Stated exercise: Quote verbatim every line from the line containing "threaded_collar();" to the line containing "points = [vertex.co", inclusive of both, and no other line.

Supplied data:
--

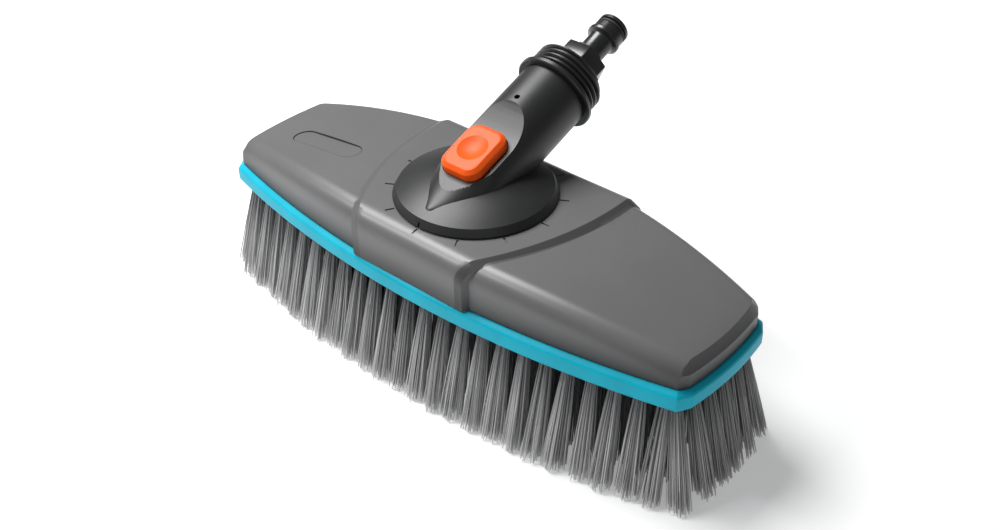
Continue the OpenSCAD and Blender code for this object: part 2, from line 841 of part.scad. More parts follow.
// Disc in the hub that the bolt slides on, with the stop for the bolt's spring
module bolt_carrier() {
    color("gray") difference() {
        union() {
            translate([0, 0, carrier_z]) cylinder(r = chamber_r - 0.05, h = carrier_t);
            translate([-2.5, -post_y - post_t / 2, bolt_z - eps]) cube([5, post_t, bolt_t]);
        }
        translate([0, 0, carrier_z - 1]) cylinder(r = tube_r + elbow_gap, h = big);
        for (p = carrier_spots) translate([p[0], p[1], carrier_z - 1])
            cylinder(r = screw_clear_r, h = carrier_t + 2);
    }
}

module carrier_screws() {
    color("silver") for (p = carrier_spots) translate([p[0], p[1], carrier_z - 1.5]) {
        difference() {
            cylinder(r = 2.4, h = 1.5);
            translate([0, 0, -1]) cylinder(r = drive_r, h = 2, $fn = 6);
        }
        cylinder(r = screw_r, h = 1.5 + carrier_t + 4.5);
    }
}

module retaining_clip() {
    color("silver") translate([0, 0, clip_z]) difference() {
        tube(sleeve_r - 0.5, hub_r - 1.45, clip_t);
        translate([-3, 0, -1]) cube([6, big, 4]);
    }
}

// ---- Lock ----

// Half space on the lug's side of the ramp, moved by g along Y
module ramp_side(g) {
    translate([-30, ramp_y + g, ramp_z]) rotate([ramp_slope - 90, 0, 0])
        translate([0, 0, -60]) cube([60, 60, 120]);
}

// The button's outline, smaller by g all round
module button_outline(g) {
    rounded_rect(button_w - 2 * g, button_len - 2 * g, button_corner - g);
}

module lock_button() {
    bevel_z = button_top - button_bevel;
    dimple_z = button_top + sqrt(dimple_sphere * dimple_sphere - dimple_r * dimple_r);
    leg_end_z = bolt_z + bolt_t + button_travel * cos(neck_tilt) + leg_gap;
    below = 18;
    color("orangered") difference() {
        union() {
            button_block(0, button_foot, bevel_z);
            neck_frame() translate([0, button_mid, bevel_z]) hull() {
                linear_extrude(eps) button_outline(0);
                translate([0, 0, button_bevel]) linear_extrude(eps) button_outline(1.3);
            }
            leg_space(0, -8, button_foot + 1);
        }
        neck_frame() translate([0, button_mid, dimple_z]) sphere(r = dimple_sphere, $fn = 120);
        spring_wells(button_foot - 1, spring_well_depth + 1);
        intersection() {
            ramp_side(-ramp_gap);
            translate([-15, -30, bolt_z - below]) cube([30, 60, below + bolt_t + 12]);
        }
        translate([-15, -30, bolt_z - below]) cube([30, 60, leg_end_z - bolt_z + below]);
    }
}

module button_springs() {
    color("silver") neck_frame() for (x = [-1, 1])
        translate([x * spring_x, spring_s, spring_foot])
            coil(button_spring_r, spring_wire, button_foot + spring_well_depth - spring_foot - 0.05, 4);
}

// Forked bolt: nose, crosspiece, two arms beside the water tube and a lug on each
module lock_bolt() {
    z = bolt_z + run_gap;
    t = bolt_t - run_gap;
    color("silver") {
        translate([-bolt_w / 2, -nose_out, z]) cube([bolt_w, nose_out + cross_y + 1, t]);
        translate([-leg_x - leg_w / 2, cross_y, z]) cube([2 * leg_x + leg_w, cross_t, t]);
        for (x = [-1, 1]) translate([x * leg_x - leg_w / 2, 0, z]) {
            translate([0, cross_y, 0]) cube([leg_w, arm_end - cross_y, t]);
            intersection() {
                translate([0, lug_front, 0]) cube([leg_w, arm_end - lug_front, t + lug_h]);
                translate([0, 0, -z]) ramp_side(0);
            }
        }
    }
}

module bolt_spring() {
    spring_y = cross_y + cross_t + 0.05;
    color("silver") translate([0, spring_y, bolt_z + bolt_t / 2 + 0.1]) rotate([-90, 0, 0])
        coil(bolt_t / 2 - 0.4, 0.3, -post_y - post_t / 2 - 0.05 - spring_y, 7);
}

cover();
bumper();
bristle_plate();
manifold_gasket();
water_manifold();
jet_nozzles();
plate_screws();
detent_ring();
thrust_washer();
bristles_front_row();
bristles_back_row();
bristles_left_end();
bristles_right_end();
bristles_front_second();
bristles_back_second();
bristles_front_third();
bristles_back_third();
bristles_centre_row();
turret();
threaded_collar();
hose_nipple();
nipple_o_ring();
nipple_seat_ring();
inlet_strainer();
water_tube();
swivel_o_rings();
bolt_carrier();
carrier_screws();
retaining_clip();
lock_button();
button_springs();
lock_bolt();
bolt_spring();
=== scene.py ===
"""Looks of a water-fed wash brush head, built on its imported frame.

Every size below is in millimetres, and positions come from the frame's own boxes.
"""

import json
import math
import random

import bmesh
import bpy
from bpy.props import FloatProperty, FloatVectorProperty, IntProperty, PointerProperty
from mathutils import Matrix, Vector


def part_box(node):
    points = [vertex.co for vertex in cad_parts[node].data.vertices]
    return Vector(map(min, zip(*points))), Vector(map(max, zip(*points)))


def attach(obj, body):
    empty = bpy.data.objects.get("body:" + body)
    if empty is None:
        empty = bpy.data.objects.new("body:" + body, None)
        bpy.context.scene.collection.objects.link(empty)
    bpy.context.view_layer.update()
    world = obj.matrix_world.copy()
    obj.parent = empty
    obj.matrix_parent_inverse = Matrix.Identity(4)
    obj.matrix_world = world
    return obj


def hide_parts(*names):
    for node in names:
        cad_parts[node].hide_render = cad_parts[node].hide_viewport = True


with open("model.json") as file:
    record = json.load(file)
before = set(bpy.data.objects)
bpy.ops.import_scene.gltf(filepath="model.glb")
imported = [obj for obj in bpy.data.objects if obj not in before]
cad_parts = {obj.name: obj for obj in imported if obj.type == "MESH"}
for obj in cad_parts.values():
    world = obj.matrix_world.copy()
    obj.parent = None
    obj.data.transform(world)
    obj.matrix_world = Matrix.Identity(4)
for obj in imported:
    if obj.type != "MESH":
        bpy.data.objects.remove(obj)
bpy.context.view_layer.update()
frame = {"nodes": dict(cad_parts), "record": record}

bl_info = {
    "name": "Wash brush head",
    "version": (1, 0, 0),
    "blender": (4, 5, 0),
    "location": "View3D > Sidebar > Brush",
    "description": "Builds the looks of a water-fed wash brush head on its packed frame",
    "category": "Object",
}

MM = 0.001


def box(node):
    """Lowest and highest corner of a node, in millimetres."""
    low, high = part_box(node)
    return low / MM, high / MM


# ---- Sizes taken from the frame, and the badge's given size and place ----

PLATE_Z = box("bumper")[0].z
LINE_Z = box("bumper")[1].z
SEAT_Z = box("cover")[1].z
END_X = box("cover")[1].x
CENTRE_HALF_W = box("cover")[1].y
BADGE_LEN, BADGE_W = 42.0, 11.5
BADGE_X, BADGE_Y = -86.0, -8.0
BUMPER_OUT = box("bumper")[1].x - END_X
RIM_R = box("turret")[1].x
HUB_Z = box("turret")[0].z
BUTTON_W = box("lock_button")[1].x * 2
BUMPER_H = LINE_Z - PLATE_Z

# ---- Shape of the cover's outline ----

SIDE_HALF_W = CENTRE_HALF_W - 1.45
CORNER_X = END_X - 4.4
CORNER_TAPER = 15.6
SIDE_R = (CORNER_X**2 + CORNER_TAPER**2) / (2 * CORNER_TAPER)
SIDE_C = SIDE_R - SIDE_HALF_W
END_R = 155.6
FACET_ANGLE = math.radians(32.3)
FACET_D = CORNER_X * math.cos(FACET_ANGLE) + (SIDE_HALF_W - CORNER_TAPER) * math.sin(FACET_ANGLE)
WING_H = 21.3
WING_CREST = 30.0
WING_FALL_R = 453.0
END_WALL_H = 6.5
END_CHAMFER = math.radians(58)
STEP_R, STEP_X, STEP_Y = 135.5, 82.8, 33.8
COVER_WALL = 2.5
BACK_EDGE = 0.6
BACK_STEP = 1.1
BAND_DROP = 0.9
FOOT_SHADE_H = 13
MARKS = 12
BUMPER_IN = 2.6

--

Written response:
threaded_collar();
hose_nipple();
nipple_o_ring();
nipple_seat_ring();
inlet_strainer();
water_tube();
swivel_o_rings();
bolt_carrier();
carrier_screws();
retaining_clip();
lock_button();
button_springs();
lock_bolt();
bolt_spring();
=== scene.py ===
"""Looks of a water-fed wash brush head, built on its imported frame.

Every size below is in millimetres, and positions come from the frame's own boxes.
"""

import json
import math
import random

import bmesh
import bpy
from bpy.props import FloatProperty, FloatVectorProperty, IntProperty, PointerProperty
from mathutils import Matrix, Vector


def part_box(node):
    points = [vertex.co for vertex in cad_parts[node].data.vertices]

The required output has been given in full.